> _Problem to work on_
Write the data out again in full, with no departure from the original.
▬▬▬▬▬▬
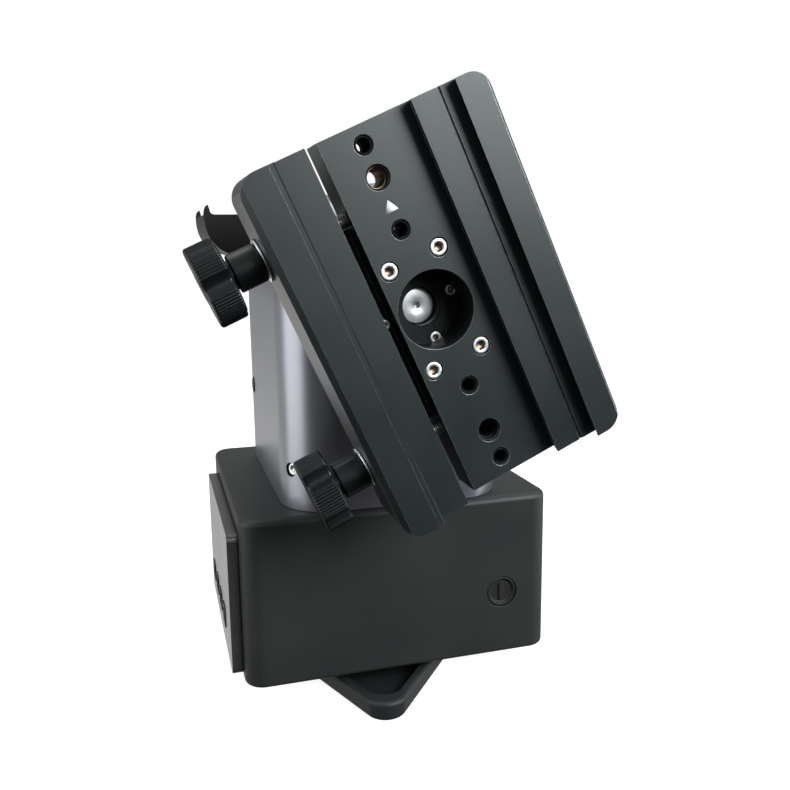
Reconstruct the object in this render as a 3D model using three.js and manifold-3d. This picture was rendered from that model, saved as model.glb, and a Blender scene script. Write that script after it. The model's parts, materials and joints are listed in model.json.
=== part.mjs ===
// A motorised two-axis head. A triangular foot stands on the ground, a box housing turns on it
// about the vertical azimuth axis, and an arched tower on the housing carries the horizontal
// altitude axis. A clamp saddle for a dovetail bar turns on that axis, in front of the tower.
// Units are millimetres, +Z is up, and the saddle faces -Y. The origin is on the azimuth axis,
// on the underside of the foot.
import * as THREE from "three";
import { mergeVertices } from "three/addons/utils/BufferGeometryUtils.js";
import Module from "manifold-3d";

const wasm = await Module();
wasm.setup();

// ---------- driving dimensions ----------
const GAP = 0.3;
const ROUND = 36;
const ARCH_SIDES = 16;

// foot: a triangle with round corners
const FOOT_THICK = 13;
const FOOT_CORNER_REACH = 118.5;
const FOOT_CORNER_R = 14;
const FOOT_POCKET_REACH = 109;
const FOOT_POCKET_R = 13;
const FOOT_POCKET_DEPTH = 7;
const FOOT_HUB_R = 69;
const FOOT_EDGE = 3;
const FOOT_TURN = THREE.MathUtils.degToRad(-98.8);
const BEARING_R = 62;
const BEARING_THICK = 4.6;

// box housing over the foot
const BOX_BOTTOM = 18.7;
const BOX_W = 209;
const BOX_D = 202;
const BOX_H = 111.8;
const BOX_CORNER_R = 13;
const BOX_EDGE_R = 4.5;
const BOX_WALL = 4;
const BOX_FLOOR_THICK = 4;
const BOX_TOP = BOX_BOTTOM + BOX_H;

// connector panel on the left of the housing
const PANEL_THICK = 7;
const PANEL_LENGTH = 158;
const PANEL_MID_Y = -7;
const PANEL_LOW = 23;
const PANEL_HIGH = 118;
const PANEL_CORNER_R = 5;

const PANEL_EDGE = 0.8;

// Sockets along the panel: place along Y, height above the foot, width and height of the opening.
const SOCKETS = [
  { name: "socket_power", y: -40, z: 46, w: 15, h: 15 },
  { name: "socket_hand_unit", y: -12, z: 46, w: 16, h: 14 },
  { name: "socket_guide", y: 16, z: 46, w: 16, h: 14 },
  { name: "socket_serial", y: 44, z: 46, w: 16, h: 14 },
];
const SOCKET_DEPTH = 6;
const SOCKET_WALL = 2;
const SOCKET_MOUTH_DEPTH = 5.2;
const SOCKET_STAND = 0.8;

// round plug in the front of the housing
const PLUG_X = 69.7;
const PLUG_Z = 63;
const PLUG_R = 10.5;
const PLUG_DEPTH = 5;
const PLUG_SETBACK = 0.6;
const PLUG_RIM = 1.6;
const PLUG_DISH_DEPTH = 1.6;
const PLUG_TAB_HALF_W = 1.3;
const PLUG_TAB_HALF_L = 6.5;

// tower: straight sides under a half-round top that is concentric with the altitude axis
const TOWER_HALF_W = 74;
const TOWER_FRONT = -98;
const TOWER_BACK = 66;
const TOWER_EDGE_R = 32;
const TOWER_WALL = 5;
const COVER_THICK = 5;
const ALT_Z = 262;

// cradle on the left flank of the tower
const CRADLE_FRONT = -68;
const CRADLE_LENGTH = 88;
const CRADLE_WALL = 3;
const CRADLE_END_WALL = 4;

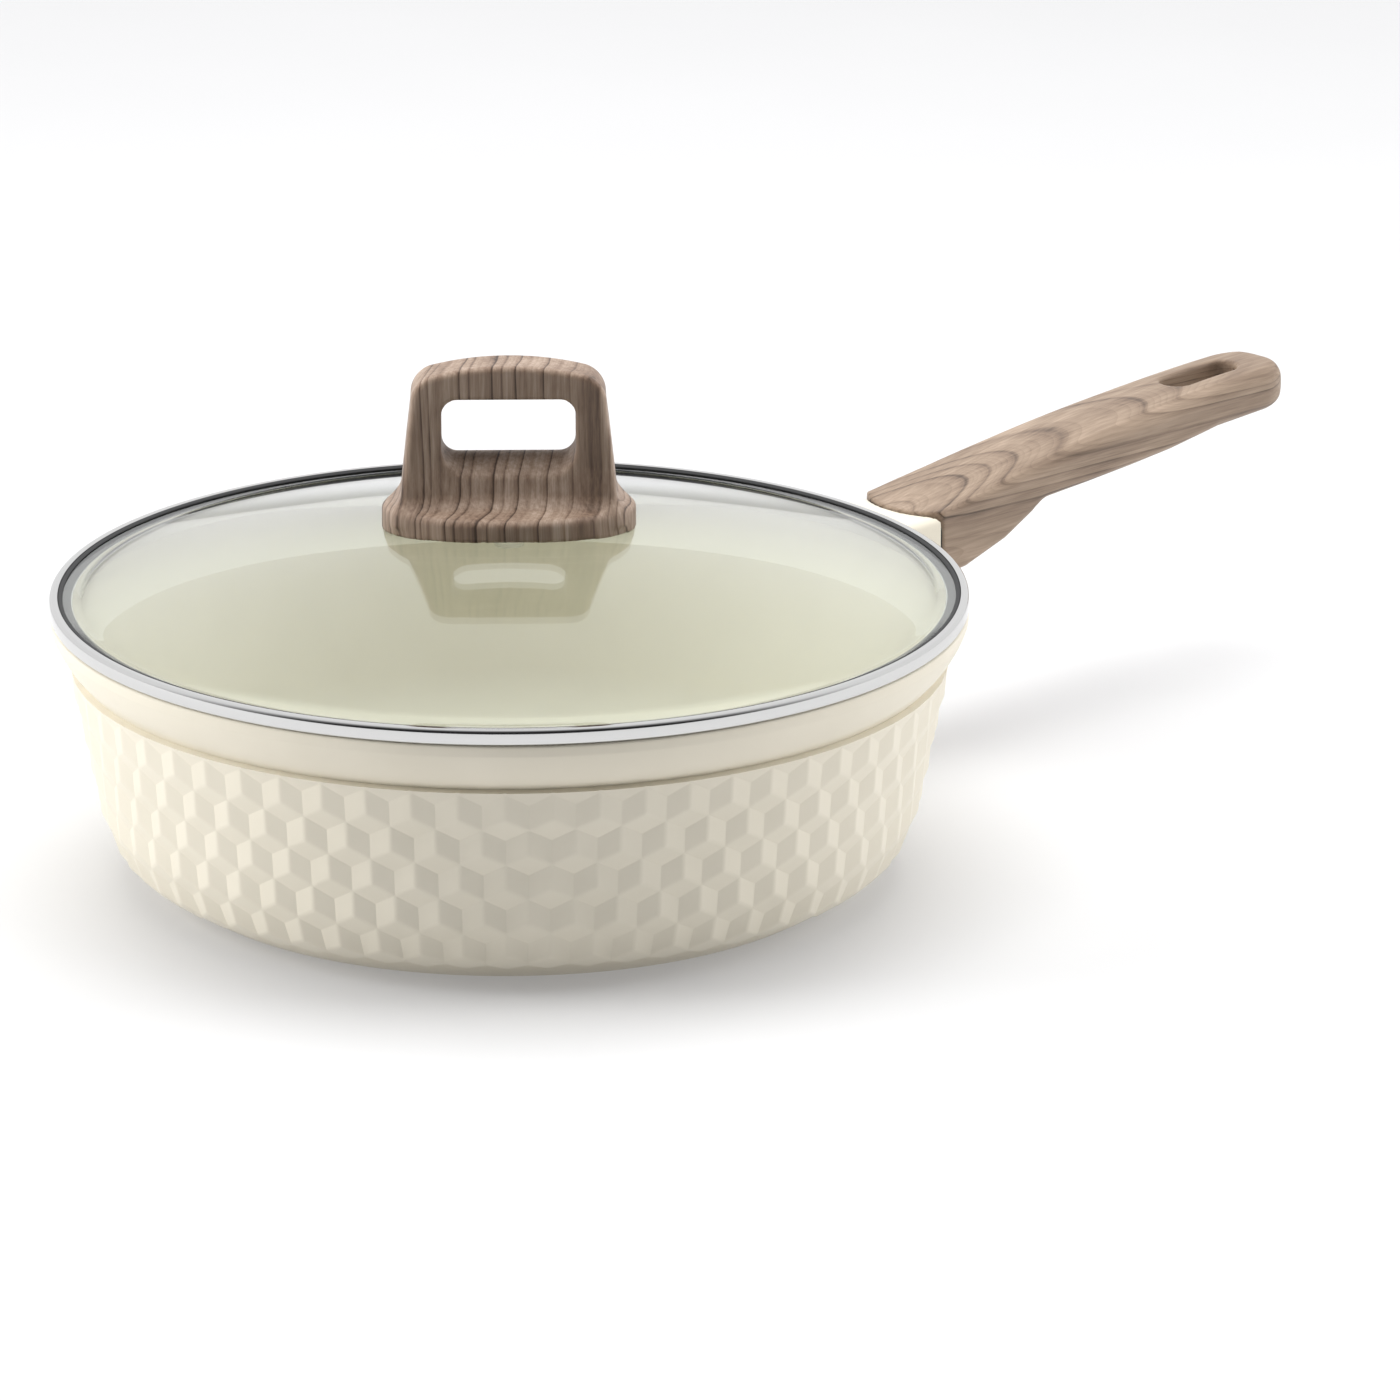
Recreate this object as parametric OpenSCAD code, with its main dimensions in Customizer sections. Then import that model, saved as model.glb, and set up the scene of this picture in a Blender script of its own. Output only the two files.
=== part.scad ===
▬▬▬▬▬▬
> _Task output_
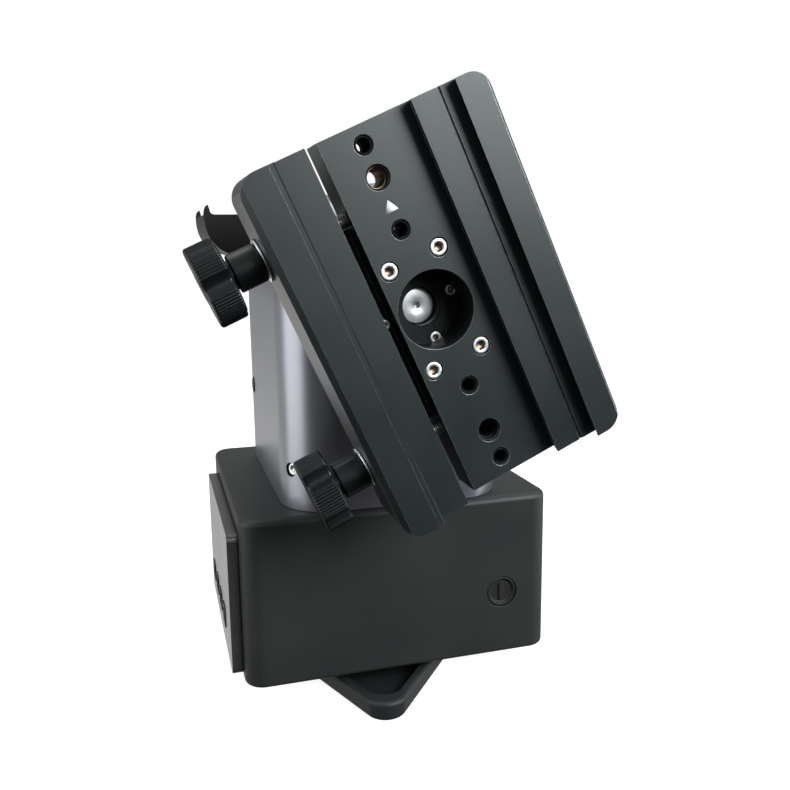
Reconstruct the object in this render as a 3D model using three.js and manifold-3d. This picture was rendered from that model, saved as model.glb, and a Blender scene script. Write that script after it. The model's parts, materials and joints are listed in model.json.
=== part.mjs ===
// A motorised two-axis head. A triangular foot stands on the ground, a box housing turns on it
// about the vertical azimuth axis, and an arched tower on the housing carries the horizontal
// altitude axis. A clamp saddle for a dovetail bar turns on that axis, in front of the tower.
// Units are millimetres, +Z is up, and the saddle faces -Y. The origin is on the azimuth axis,
// on the underside of the foot.
import * as THREE from "three";
import { mergeVertices } from "three/addons/utils/BufferGeometryUtils.js";
import Module from "manifold-3d";

const wasm = await Module();
wasm.setup();

// ---------- driving dimensions ----------
const GAP = 0.3;
const ROUND = 36;
const ARCH_SIDES = 16;

// foot: a triangle with round corners
const FOOT_THICK = 13;
const FOOT_CORNER_REACH = 118.5;
const FOOT_CORNER_R = 14;
const FOOT_POCKET_REACH = 109;
const FOOT_POCKET_R = 13;
const FOOT_POCKET_DEPTH = 7;
const FOOT_HUB_R = 69;
const FOOT_EDGE = 3;
const FOOT_TURN = THREE.MathUtils.degToRad(-98.8);
const BEARING_R = 62;
const BEARING_THICK = 4.6;

// box housing over the foot
const BOX_BOTTOM = 18.7;
const BOX_W = 209;
const BOX_D = 202;
const BOX_H = 111.8;
const BOX_CORNER_R = 13;
const BOX_EDGE_R = 4.5;
const BOX_WALL = 4;
const BOX_FLOOR_THICK = 4;
const BOX_TOP = BOX_BOTTOM + BOX_H;

// connector panel on the left of the housing
const PANEL_THICK = 7;
const PANEL_LENGTH = 158;
const PANEL_MID_Y = -7;
const PANEL_LOW = 23;
const PANEL_HIGH = 118;
const PANEL_CORNER_R = 5;

const PANEL_EDGE = 0.8;

// Sockets along the panel: place along Y, height above the foot, width and height of the opening.
const SOCKETS = [
  { name: "socket_power", y: -40, z: 46, w: 15, h: 15 },
  { name: "socket_hand_unit", y: -12, z: 46, w: 16, h: 14 },
  { name: "socket_guide", y: 16, z: 46, w: 16, h: 14 },
  { name: "socket_serial", y: 44, z: 46, w: 16, h: 14 },
];
const SOCKET_DEPTH = 6;
const SOCKET_WALL = 2;
const SOCKET_MOUTH_DEPTH = 5.2;
const SOCKET_STAND = 0.8;

// round plug in the front of the housing
const PLUG_X = 69.7;
const PLUG_Z = 63;
const PLUG_R = 10.5;
const PLUG_DEPTH = 5;
const PLUG_SETBACK = 0.6;
const PLUG_RIM = 1.6;
const PLUG_DISH_DEPTH = 1.6;
const PLUG_TAB_HALF_W = 1.3;
const PLUG_TAB_HALF_L = 6.5;

// tower: straight sides under a half-round top that is concentric with the altitude axis
const TOWER_HALF_W = 74;
const TOWER_FRONT = -98;
const TOWER_BACK = 66;
const TOWER_EDGE_R = 32;
const TOWER_WALL = 5;
const COVER_THICK = 5;
const ALT_Z = 262;

// cradle on the left flank of the tower
const CRADLE_FRONT = -68;
const CRADLE_LENGTH = 88;
const CRADLE_WALL = 3;
const CRADLE_END_WALL = 4;

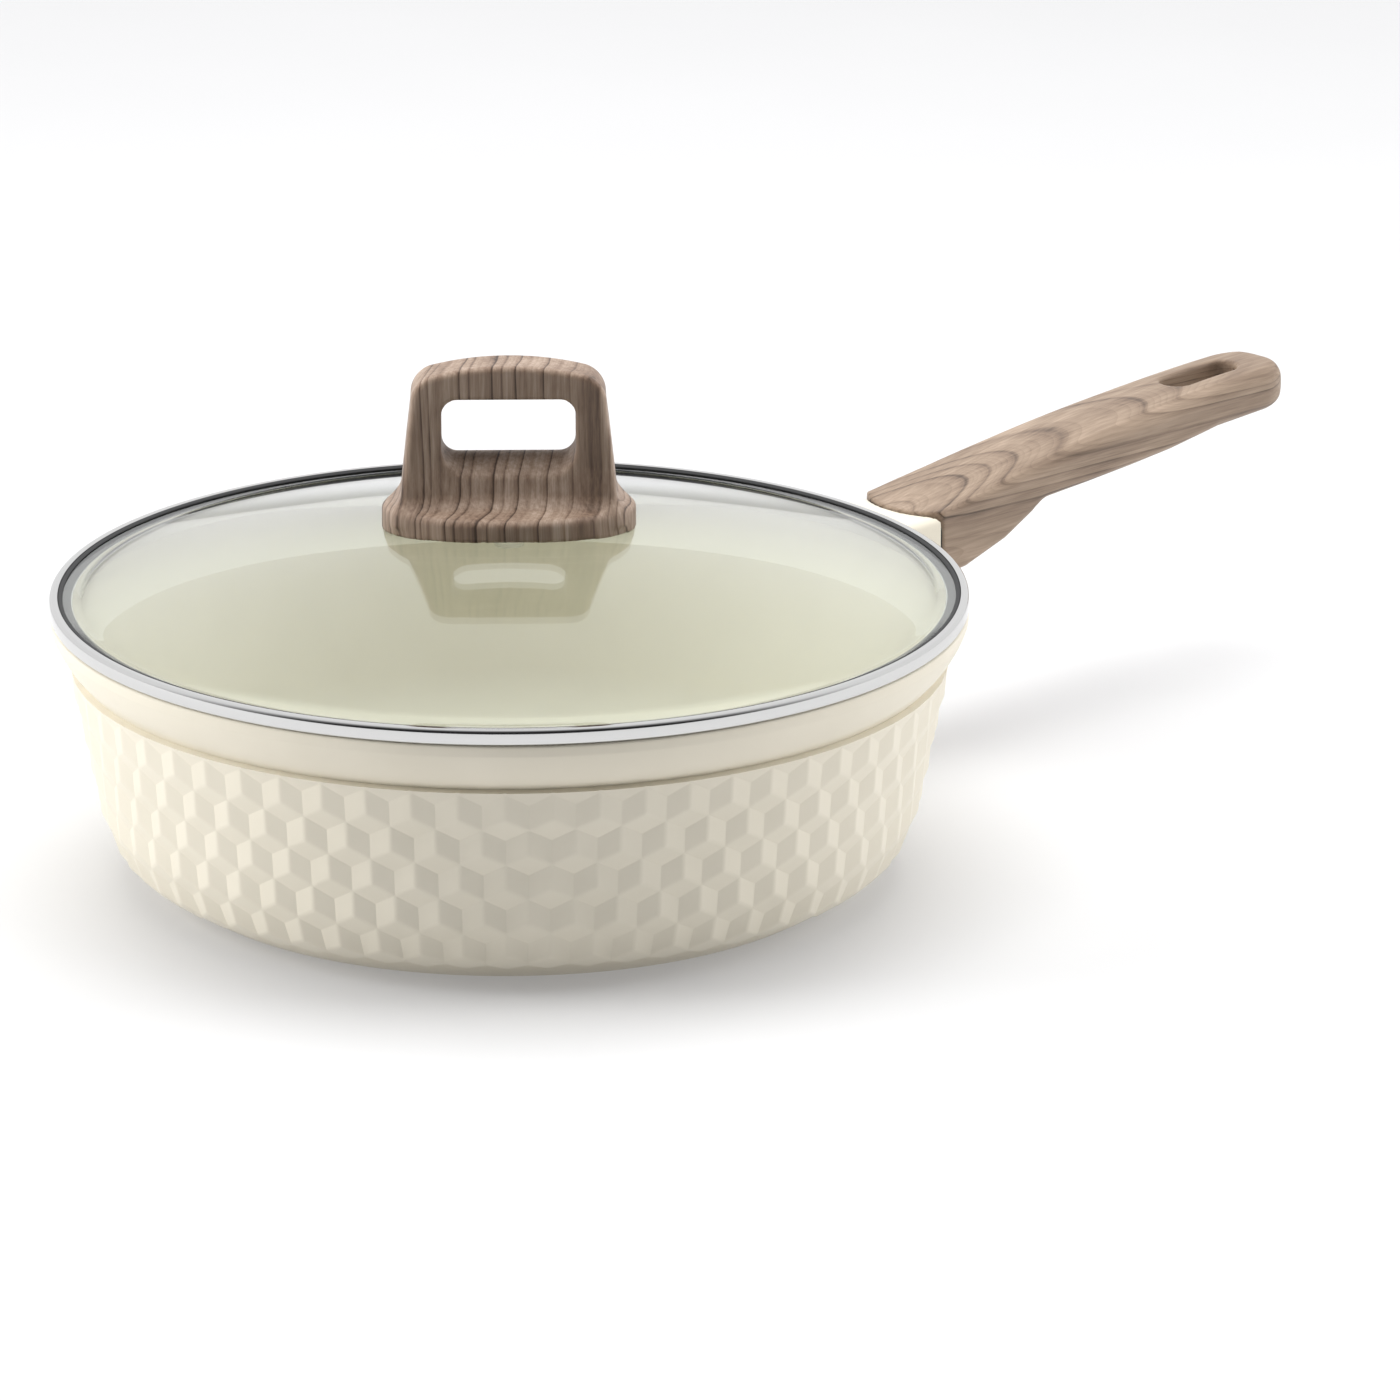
Recreate this object as parametric OpenSCAD code, with its main dimensions in Customizer sections. Then import that model, saved as model.glb, and set up the scene of this picture in a Blender script of its own. Output only the two files.
=== part.scad ===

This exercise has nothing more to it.